As of 1/1/2019, the minimum monthly salary for a Taiwanese worker or migrant laborer: NT$23,100
As of 1/1/2019, the minimum hourly pay for a Taiwanese worker: NT$150
Minimum legal salary for foreigners who graduate from a Taiwan university: NT$37,619
Minimum legal salary for foreign professional workers: NT$47,971
Published cram school monthly salary for foreigners: NT$60,000 and up
Published cram school hourly pay for foreigners: ~NT$580-800
Published entry level professional monthly salary for foreigners: NT$50,000 and up (varies greatly by industry and specialization)
Just so we’re clear on these numbers: starting cram school teachers with no experience can easily earn triple the minimum monthly salary of a Taiwanese person. Let that marinate. That’s the minimum salary for Taiwanese people who, at most companies, are generally expected to follow the unstated mandate that you are likely to work more than 40 hours a week. Compare it with the sort of going rate for full-time-ish teachers who make a racket about any overtime and don’t have to take their work home with them. This is an important point, because there is a lot of clamoring in the foreign community for better pay for professional non-teaching jobs. Knowing that you could maybe walk out of your professional job every day of the week and earn more money at the cram school across the street starting tomorrow can be hard to swallow. In response to those who clamor for better pay for professionals, I offer here a few points for your consideration.
I agree that all professionals in Taiwan should be paid higher salaries. Corporations and business owners take home an outrageous cut of company earnings with little government restriction to protect professional worker salaries. It’s well known that this drives professional brain drain, hurts the birth rate, and contributes to a number of other social issues.
You’re not at home. The salaries aren’t the same, the cost of living isn’t the same, the competition isn’t the same (which could work in your favor), the work culture isn’t the same, and there’s a real good chance you don’t deserve more money just because you’re not from around here. The sooner you stop thinking that any of those standards apply in this market, the better. Wake up and smell the stinky tofu, 兄弟.

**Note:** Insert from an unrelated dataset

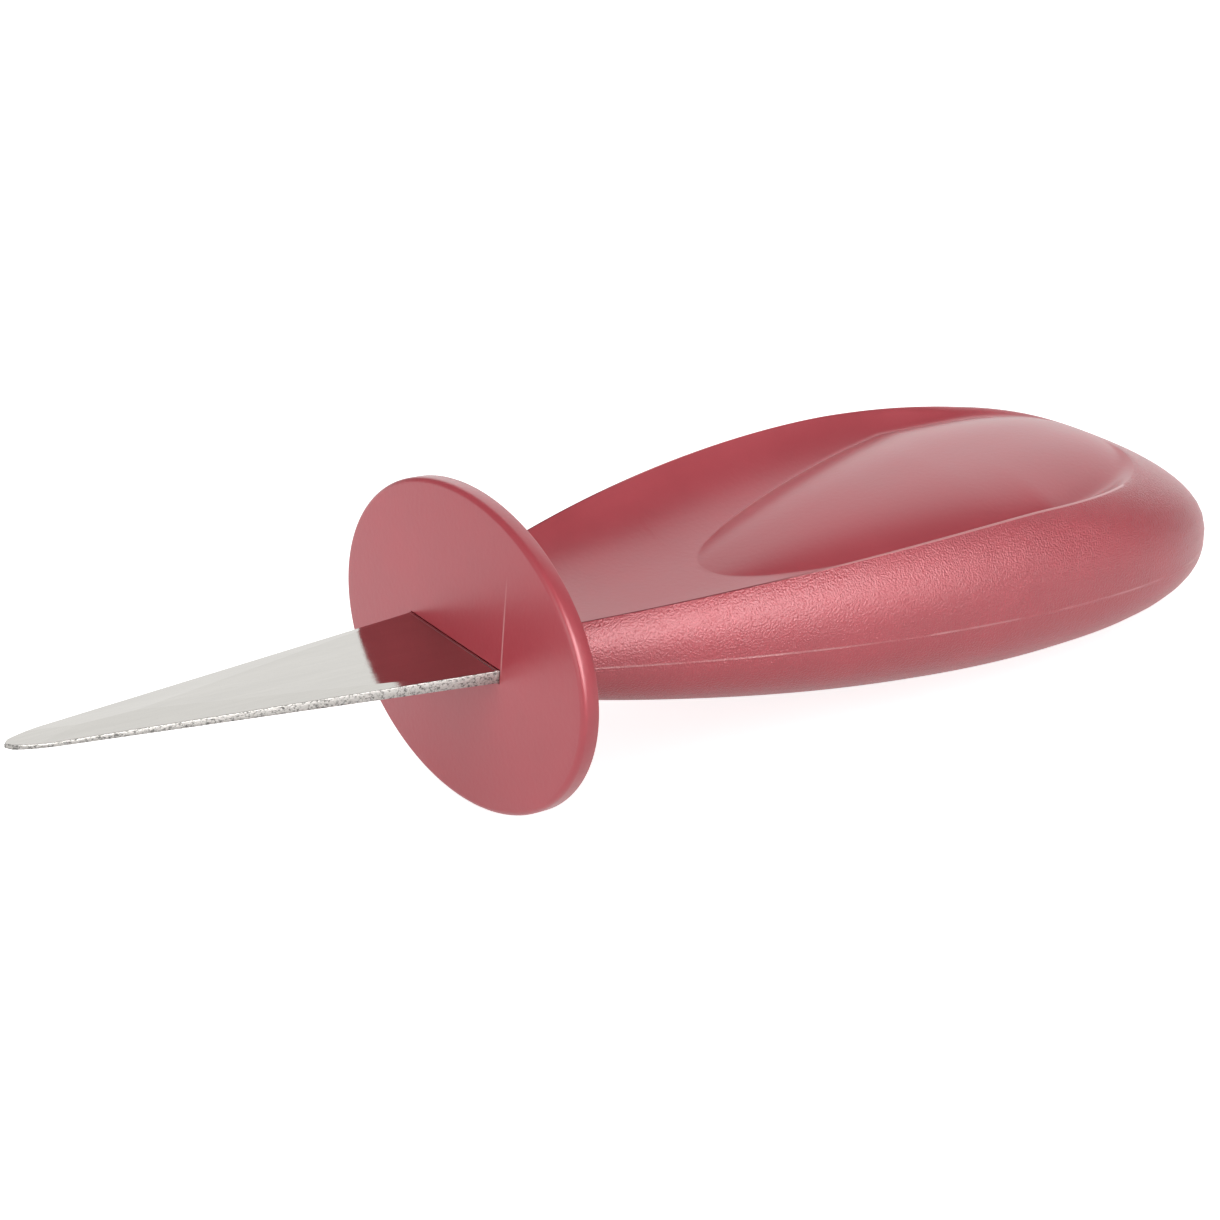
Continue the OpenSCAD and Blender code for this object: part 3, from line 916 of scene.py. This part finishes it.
def pale_floor():
    """White to the camera and to gloss, but darker where the knife's shadow falls."""
    material = new_material("pale floor")
    s = Shader(material.node_tree)
    studio, rays = settings().studio, s.add("LightPath").outputs
    seen = s.math("MULTIPLY", rays["Is Camera Ray"], studio.floor_glow)
    bounced = s.math("MAXIMUM", rays["Is Glossy Ray"], rays["Is Transmission Ray"])
    glossed = s.math("MULTIPLY", bounced, studio.floor_gloss)
    paper = s.add("BsdfDiffuse", {"Color": (0.8, 0.8, 0.8, 1)})
    glow = s.add("Emission", {"Color": (1, 1, 1, 1), "Strength": s.math("MAXIMUM", seen, glossed)})
    both = s.add("AddShader", {0: paper.outputs[0], 1: glow.outputs[0]})
    s.add("OutputMaterial", {"Surface": both.outputs[0]})
    return material


def softbox(name, place, width, power):
    """A square lamp turned towards the knife."""
    bpy.ops.object.light_add(type="AREA", location=place)
    lamp = bpy.context.object
    lamp.name = name
    lamp.data.size = width
    lamp.data.energy = power
    lamp.rotation_euler = Vector(place).to_track_quat("Z", "Y").to_euler()


def glow_towards(s, axis, spread, strength):
    """A soft round glow about one direction of the surround."""
    looking = s.add("TexCoord").outputs["Generated"]
    facing = s.add("VectorMath", {0: looking, 1: Vector(axis).normalized()},
                   operation="DOT_PRODUCT").outputs["Value"]
    return s.add("MapRange", {"Value": facing, "From Min": spread[0], "From Max": spread[1],
                              "To Min": 0.0, "To Max": strength},
                 interpolation_type="SMOOTHSTEP").outputs[0]


class KNIFE_OT_stage(Operator):
    """Set the camera, the lamps and the pale floor"""
    bl_idname = "knife.stage"
    bl_label = "Stage"

    def execute(self, context):
        studio = settings().studio
        deselect()
        bpy.ops.mesh.primitive_plane_add(size=FLOOR_WIDTH)
        floor = context.object
        floor.name = "floor"
        floor.data.materials.append(pale_floor())
        deselect()
        bpy.ops.object.camera_add(location=studio.camera_place, rotation=studio.camera_turn)
        camera = context.object
        camera.data.lens = studio.lens
        camera.data.sensor_width = SENSOR_WIDTH
        camera.data.clip_start, camera.data.clip_end = 0.01, 20
        context.scene.camera = camera
        softbox("key softbox", studio.key_place, studio.key_size, studio.key_power)
        softbox("fill softbox", studio.fill_place, studio.fill_size, studio.fill_power)
        world = bpy.data.worlds.new("studio")
        context.scene.world = world
        world.use_nodes = True
        world.node_tree.nodes.clear()
        s = Shader(world.node_tree)
        rays = s.add("LightPath").outputs
        backdrop = glow_towards(s, studio.glow_turn, BACKDROP_SPREAD, studio.glow - studio.dim)
        near = glow_towards(s, studio.key_turn, KEY_SPREAD, studio.key_glow)
        gloss = s.math("ADD", studio.dim, s.math("ADD", backdrop, near))
        blend = s.add("Mix", {0: rays["Is Glossy Ray"], 2: studio.surround, 3: gloss},
                      data_type="FLOAT").outputs[0]
        strength = s.math("MAXIMUM", blend, s.math("MAXIMUM", rays["Is Camera Ray"],
                                                   rays["Is Transmission Ray"]))
        sky = s.add("Background", {"Color": (1, 1, 1, 1), "Strength": strength})
        s.add("OutputWorld", {"Surface": sky.outputs[0]})
        context.scene.view_settings.view_transform = "Standard"
        return {"FINISHED"}


STEPS = (KNIFE_OT_stage, KNIFE_OT_blade, KNIFE_OT_guard, KNIFE_OT_handle_upper,
         KNIFE_OT_handle_lower, KNIFE_OT_pins)


class KNIFE_PT_sidebar(Panel):
    bl_idname = "KNIFE_PT_sidebar"
    bl_label = "Oyster knife"
    bl_space_type = "VIEW_3D"
    bl_region_type = "UI"
    bl_category = "Oyster knife"

    def draw(self, context):
        for step in STEPS:
            self.layout.operator(step.bl_idname)
        knife = settings()
        for group in (knife.blade, knife.guard, knife.handle, knife.finishes, knife.studio):
            box = self.layout.box()
            for name in group.__annotations__:
                box.prop(group, name)


CLASSES = (BladeSizes, GuardSizes, HandleSizes, Finishes, Studio, KnifeSettings, *STEPS,
           KNIFE_PT_sidebar)


def register():
    for each in CLASSES:
        bpy.utils.register_class(each)
    bpy.types.Scene.oyster_knife = PointerProperty(type=KnifeSettings)


def unregister():
    del bpy.types.Scene.oyster_knife
    for each in reversed(CLASSES):
        bpy.utils.unregister_class(each)


def main():
    register()
    for step in STEPS:
        group, name = step.bl_idname.split(".")
        getattr(getattr(bpy.ops, group), name)()


if __name__ == "__main__":
    main()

If you’re seeking your first job in Taiwan in an entry level or junior position that is not a specialized skillset (such as computer engineer), it’s strongly advisable that you prepare yourself to see salary offers that are less than what teachers make. This is the reality. Teaching pays really well. If you find yourself scoffing when you think about making NT$50/55,000 a month, don’t forget that the Taiwanese person in the cube next to you might be making half of what you make. Is your work worth twice as much as that person’s work?
After your first job in Taiwan, it becomes significantly easier to negotiate salaries a rung or two up from NT$50/55k. If you are of a mindset to see a first job as an opportunity to get in, learn, and network, the returns can be very solid when you move to your subsequent jobs.
If, at any pay grade, you’re not content then I say to you: don’t fear the hustle. A great luxury of living in Taiwan is that there is far less competition for some niche skill or talent that you could potentially offer. Having side projects not only keeps you busy, but also shows initiative and personality, which are a fantastic boost to networking, which is another thing that you naturally do if you’ve got a hustle. Trust me. There are less urban gardening consultants, freelance taco dudes, and Spanish language tour guides here than back home. Your niche is probably just waiting to be carved out.
A note (or two) about entitlement.
No conversation about entitlement among foreigners in Taiwan can be had without discussing teaching. Disproportionately high salaries for cram school teachers directly influence the debate about how much foreign professionals should be paid. This is an undeniable fact. The benchmark by which so many gauge their own take-home pay is set by work that has a very low barrier to entry and does not require specialized talent. That can feel like an ego hit if you let it. It really is a choice to stick around in Taiwan and work and network and find a way to get to a professional salary that you are content with. If you are too proud to potentially earn less at your day job for a year or two than you could as a teacher, the odds are stacked very much against you.
Bear in mind that other point, too. Speaking a native language that is not Mandarin or Taiwanese doesn’t mean you have a specialized talent. It may make you a bit rarer, but it is not specialized. Here, too, entitlement can rear its ugly head. Spanish-speaking tv news anchors in Chicago and French-speaking hotel managers in London (for example) and people with other such language talents may be a great fit for a given position in-part because of their language abilities, but does language alone make them considerably more valuable? Only in the cases where the language skill is exceptionally rare. So if you’ve taken a job that involves you doing work in your native tongue, be careful to check what you think you’re owed against your Taiwanese coworker at the next desk who’s doing the exact same job in Chinese. Are you producing work that generates twice as much – or more – money for the company as that person? Because there’s a good chance that your salary could be double theirs.
Keeping things in perspective.
It is extremely challenging to not compare professional salaries with teaching salaries, but we all might be so much the better off for it. My first two years of professional work in Taiwan were at salaries lower than what I could have made teaching. There was a lot of frustration in that. But at the same time, if you’re a single person in Taiwan – especially outside Taipei – a salary in the NT$60,000 range makes for a comfortable life and that work can be an important kickstart to your career here. As I said above, this is all very much about choices. Where the optimist sees opportunity, the pessimist may see wage imbalance. The choice is yours.